I guess visitors want to see such a page. Putting too many links on a front page has the side effect that if people are not interested in one of the links they walkaway thinking there are nothing further interesting to them, which is exactly what happened to me 2 years ago. It took me 2 years to come back to gnustep project again and check in detail what's going on, which happened last week.If you want a page that acts more of a guide with short descriptions, a page were a whole "GAP based" environment setup is descripbed is more appropriate, so the user can read, pick what he needs and go in to deeper details.

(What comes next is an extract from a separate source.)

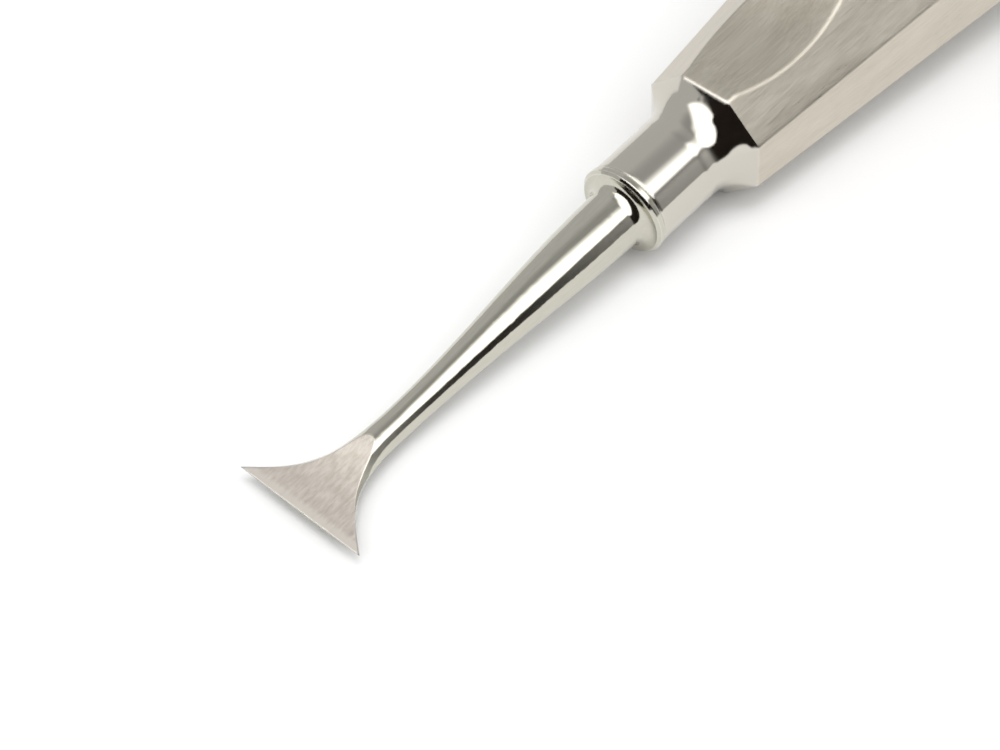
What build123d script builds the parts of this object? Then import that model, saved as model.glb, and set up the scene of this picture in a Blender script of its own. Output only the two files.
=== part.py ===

Agreed. I'd rather say instead of hiding non-released projects, projects doesn't have a page should either have a page (even if very brief, in one sentence what the project does and contact person) or gets hidden. Otherwise they look like deadlinks. Deadlinks gives visitor impression that no management is going on and people are not serious about it, which is exactly how I felt 2 years ago. In last 2 years I learned to not to consider opensource project like commercial projects: in opensource projects better poke in and ask a lot of questions to see what's going on. But there are people like me nowadays.I also disagree with hiding non-released projects, they are maybe not dormant, just unreleased. For example the Browser Vespucci had quite some talk, so it should be correctly represented on the front page.
Actually, some of our projects miss a page and some screenshot, I'll work on that.
You will do everybody a great help by putting pages on the not-released projects. Thanks!